Here are characteristics of passionate spirituality as it can be observed in some churches today:

• People recognize the primacy of relationships: with Jesus Christ, with one another, with those to whom they minister.

• People are convinced that God acts in powerful ways in the world and in their lives from day to day.

• People view prayer, personal use of the Bible, and other spiritual practices as inspiring and sustaining experiences.

These are characteristics of passionate spirituality. They are patterns of the love which unites God and his people.

At the same time, passionate spirituality and legalism of any kind appear mutually exclusive. An obsession with right doctrine, correct morals, or liturgical details is sure to drive out passionate spirituality.
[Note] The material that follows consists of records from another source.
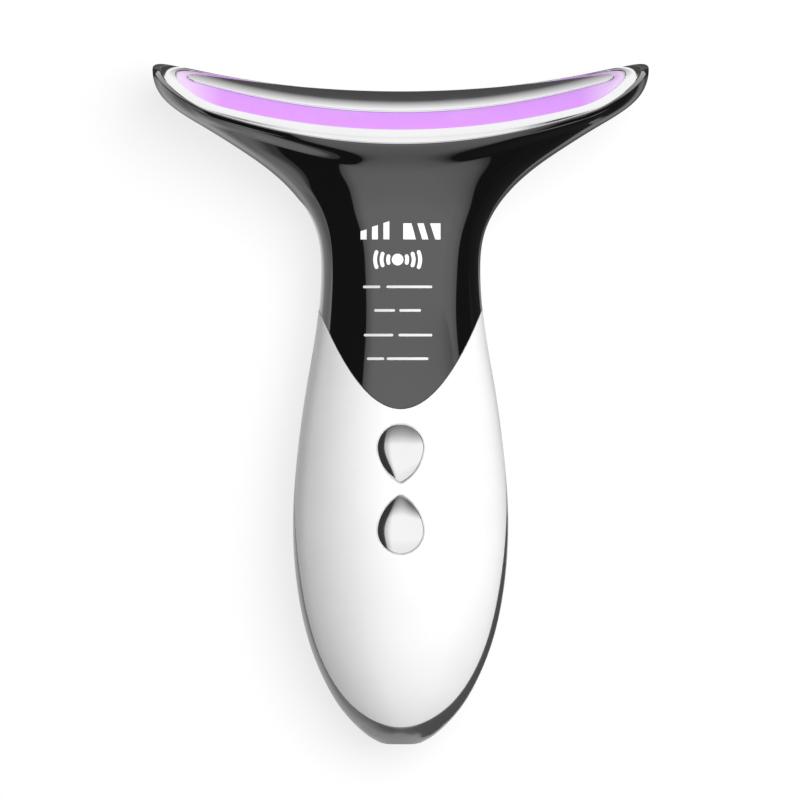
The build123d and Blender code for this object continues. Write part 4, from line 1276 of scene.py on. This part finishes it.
def seen_by(tree, kinds):
    """One where a camera ray or a ray of one of the kinds asks, else nought."""
    path = tree.nodes.new("ShaderNodeLightPath")
    total = path.outputs["Is Camera Ray"]
    for kind in kinds:
        greater = tree.nodes.new("ShaderNodeMath")
        greater.operation = "MAXIMUM"
        tree.links.new(total, greater.inputs[0])
        tree.links.new(path.outputs[kind], greater.inputs[1])
        total = greater.outputs["Value"]
    return total


def matt_stage(name, **values):
    """A finish without gloss, which glows white at the strength that its nodes or values give."""
    return Finish(name, Roughness=1.0, Specular_IOR_Level=0.0, Emission_Color=white, **values)


def floor_material():
    """The floor: near white where it is seen, but for the object's shadow, and grey where it lights the
    object. To the camera it passes into plain white with the distance from the middle."""
    finish = matt_stage("floor")
    seen = seen_by(finish.tree, through_rays)
    distance = finish.add("VectorMath", Vector=finish.place)
    distance.operation = "LENGTH"
    span = {"From_Min": floor_whitens_from, "From_Max": floor_white_from}
    far = finish.add("MapRange", Value=distance.outputs["Value"], **span)
    far.interpolation_type = "SMOOTHSTEP"
    whitening = finish.math("MULTIPLY", far.outputs["Result"], seen_by(finish.tree, ()))
    for socket, unseen, near, plain in (
        ("Base Color", floor_bounce, floor_lit, 0.0),
        ("Emission Strength", 0.0, 1 - floor_lit, 1.0),
    ):
        mix = finish.add("Mix", Factor=whitening, A=finish.ramp(seen, unseen, near), B=plain)
        finish.link(mix.outputs["Result"], socket)
    return finish.material


def card_material(name, axis, covers, bend):
    """Black card that covers as much as its stops along an axis say; each stop is a place and a cover. A
    bend carries the stops back by its product with the square of the place across."""
    low, high = covers[0][0], covers[-1][0]
    finish = matt_stage(name, Base_Color=card_black, Emission_Strength=card_grey)
    parts = finish.add("SeparateXYZ", Vector=finish.place).outputs
    square = finish.math("MULTIPLY", parts["X"], parts["X"])
    place = finish.math("MULTIPLY_ADD", square, bend, parts[axis])
    ramp = finish.add("ValToRGB", Fac=finish.ramp(place, 0.0, 1.0, low, high))
    stops = ramp.color_ramp.elements
    stops[0].position, stops[1].position = 0.0, 1.0
    for _ in covers[2:]:
        stops.new(0.5)
    for stop, (position, cover) in zip(stops, covers):
        stop.position = (position - low) / (high - low)
        stop.color = (cover, cover, cover, 1)
    finish.link(ramp.outputs["Color"], "Alpha")
    return finish.material


def card(name, corners, axis, covers, bend=0.0):
    """A card that only reflections show."""
    thing = sheet(name, corners, card_material(name, axis, covers, bend))
    thing.visible_camera = False
    thing.visible_diffuse = False
    thing.visible_shadow = False
    return thing


def side_card(name, x, covers):
    """An upright card beside the object, as tall as its last stop."""
    low, high = covers[0][0], covers[-1][0]
    corners = [(x, -card_reach, low), (x, card_reach, low), (x, card_reach, high), (x, -card_reach, high)]
    card(name, corners, "Z", covers)


def end_card(name, y, covers):
    """An upright card before or behind the object, as tall as its last stop."""
    low, high = covers[0][0], covers[-1][0]
    corners = [(-card_reach, y, low), (card_reach, y, low), (card_reach, y, high), (-card_reach, y, high)]
    card(name, corners, "Z", covers)


def floor_card(name, left, right, near, far, axis, covers, bend=0.0):
    """A card that lies on the floor."""
    corners = [(left, near, 0), (right, near, 0), (right, far, 0), (left, far, 0)]
    return card(name, corners, axis, covers, bend)


def flare_card(name, side, covers, near, far):
    """A floor card of painted shade whose stops run square to the head's flare, out from its outline."""
    thing = floor_card(name, covers[0][0], covers[-1][0], near, far, "X", covers)
    thing.location = (side * flare_place[0], flare_place[1], 0)
    thing.rotation_euler = (0, 0, -math.pi / 2 + side * flare_turn)


def lift_floor_cards():
    """Sets the cards on the floor at heights of their own, so that none lies in another."""
    cards = [thing for thing in bpy.data.objects if thing.name.endswith(("floor_card", "flare_card"))]
    for number, thing in enumerate(cards):
        thing.location.z = number * card_lift


def studio_world():
    """A world that is white where it is seen and gives a dim even fill elsewhere."""
    world = bpy.data.worlds.new("studio")
    bpy.context.scene.world = world
    world.use_nodes = True
    tree = world.node_tree
    background = tree.nodes["Background"]
    background.inputs["Color"].default_value = white
    level = tree.nodes.new("ShaderNodeMapRange")
    tree.links.new(seen_by(tree, through_rays), level.inputs["Value"])
    level.inputs["To Min"].default_value = world_fill
    level.inputs["To Max"].default_value = 1.0
    tree.links.new(level.outputs["Result"], background.inputs["Strength"])


def area_lamp(name, place, aim, size, power):
    """A square soft lamp turned to a point, which mirrors don't show."""
    light = bpy.data.lights.new(name, "AREA")
    light.shape = "SQUARE"
    light.size = size
    light.energy = power
    lamp = bpy.data.objects.new(name, light)
    bpy.context.scene.collection.objects.link(lamp)
    lamp.location = place
    lamp.rotation_euler = (Vector(aim) - Vector(place)).to_track_quat("-Z", "Y").to_euler()
    lamp.visible_glossy = False


corner_signs = ((-1, -1), (1, -1), (1, 1), (-1, 1))
floor_corners = [(x * floor_reach, y * floor_reach, -floor_drop) for x, y in corner_signs]
sheet("floor", floor_corners, floor_material())
studio_world()
area_lamp("key", (0.46, 0.3, 1.42), (0, 0, 0), 1.0, 28)

# Each card's stops are pairs of a place in metres and a cover.
card_reach = 3.0
card_black = (0.01, 0.01, 0.01, 1)
card_grey = 0.03
card_lift = 0.00002
neck_top = 0.037
flare_turn = math.radians(38)
flare_place = (0.024, 0.048)
tip_near, tip_far = 0.0515, 0.12

left_stops = ((0.0, 1.0), (0.40, 1.0), (0.41, 0.45), (0.52, 0.1), (0.6, 0.0))
right_stops = ((0.0, 1.0), (0.141, 1.0), (0.146, 0.42), (0.2, 0.15), (0.32, 0.0))
front_stops = ((0.0, 0.95), (0.105, 0.92), (0.32, 0.42), (0.56, 0.25), (0.84, 0.13), (1.7, 0.0))
back_stops = ((0.55, 0.95), (0.79, 0.9), (1.08, 0.66), (1.56, 0.34), (2.3, 0.06), (3.0, 0.0))
side_card("left_card", -0.35, left_stops)
side_card("right_card", 0.35, right_stops)
end_card("front_card", -1.2, front_stops)
end_card("back_card", 1.0, back_stops)

left_floor_stops = (
    (-0.3, 0.8),
    (-0.175, 0.5),
    (-0.125, 0.34),
    (-0.055, 0.32),
    (-0.015, 0.4),
    (0.015, 0.36),
    (neck_top, 0.12),
)
floor_card("left_floor_card", -card_reach, -0.04, -card_reach, neck_top, "Y", left_floor_stops)
floor_card("right_floor_card", 0.0315, card_reach, -card_reach, neck_top, "X", ((0.0, 1.0), (0.35, 1.0)))
front_corners = [(0.014, -0.1, 0), (0.0315, -0.14, 0), (0.0315, -0.035, 0), (0.022, -0.07, 0)]
card("front_floor_card", front_corners, "X", ((0.0, 0.95), (0.05, 1.0)))
# Painted shade: dark sheets on the floor round the head's flares, seen only in reflections, which darken the
# floor that the black head mirrors at its edges.
left_flare_shade_stops = ((0.0, 0.86), (0.006, 0.8), (0.013, 0.55), (0.019, 0.32), (0.024, 0.2), (0.2, 0.2))
flare_card("left_flare_card", -1, left_flare_shade_stops, -0.1, 0.0)
right_flare_shade_stops = ((0.0, 0.92), (0.012, 0.92), (0.016, 0.65), (0.03, 0.65), (0.034, 0.98), (0.4, 0.98))
flare_card("right_flare_card", 1, right_flare_shade_stops, -0.03, 0.3)
for left, right in ((-tip_far, -tip_near), (tip_near, tip_far)):
    floor_card("tip_card", left, right, 0.075, 0.16, "X", ((-tip_far, 0.98), (tip_far, 0.98)))
# Painted shadow: a dark sheet on the floor just behind the head, seen only in reflections, where the face's
# metal mirrors the floor in the head's shade.
rear_shadow_stops = ((0.072, 0.98), (0.0885, 0.96), (0.091, 0.75), (0.095, 0.48), (0.099, 0.25), (0.104, 0.0))
floor_card("rear_floor_card", -0.05, 0.05, rear_shadow_stops[0][0], rear_shadow_stops[-1][0], "Y", rear_shadow_stops, 3.0)
lift_floor_cards()

# ------------------------------------------------------------------ camera
camera_place = (-0.00015, 0.00088, 2.081)
camera_data = bpy.data.cameras.new("camera")
camera_data.lens = 400
camera_data.sensor_width = 36
camera_data.clip_start = 0.1
camera_data.clip_end = 50
camera = bpy.data.objects.new("camera", camera_data)
bpy.context.scene.collection.objects.link(camera)
camera.location = camera_place
bpy.context.scene.camera = camera
bpy.context.scene.view_settings.view_transform = "Standard"
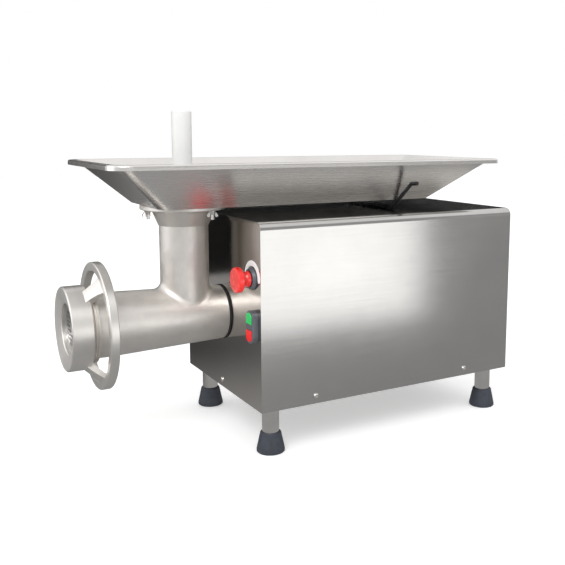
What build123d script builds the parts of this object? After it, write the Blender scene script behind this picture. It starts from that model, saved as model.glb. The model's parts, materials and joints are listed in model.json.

It is not that these matters are unimportant, but simply that they make sense only in the context of what is far greater: a love stronger than death, a joy that exceeds every sorrow.

• Passionate spirituality conceives and brings to birth effective ministry. It does so as naturally as fire communicates warmth. This ministry is built not on a sense of obligation or a desire for control, but on a generous and engaging vision that is shared and adapted and clarified.

• Ministry based on passionate spirituality understands obstacles as opportunities and turns defeat into victories. It remains confident in its union with the Christ who reigns now and always.

How playful are those words we heard from Solomon’s Song! Listen again to this divine playfulness.

“My beloved is like a gazelle or a young stag.
Look, there he stands behind our wall,
gazing in at the windows, looking through the lattice.
My beloved speaks and says to me:

‘Arise, my love, my fair one, and come away;
for now the winter is past,
the rain is over and gone.
The flowers appear on the earth;
the time of singing has come,
and the voice of the turtledove is heard in our land.'”

Who is it who stands, gazes, looks? Who is it who speaks? It is Christ the bridegroom.

To whom does he speak? To each of us.

When does he speak? Now and always. There is no moment when he does not entice us, woo us, draw us to himself.

He speaks to us from the cross. He speaks to us in the garden. He is a most insistent lover.

Faith declares that beneath everything else, Christ is our bridegroom, the world is our wedding, and this table is our marriage feast.

When you come to it, approach with a glad heart, for your beloved calls you “fair one” and awaits you eagerly.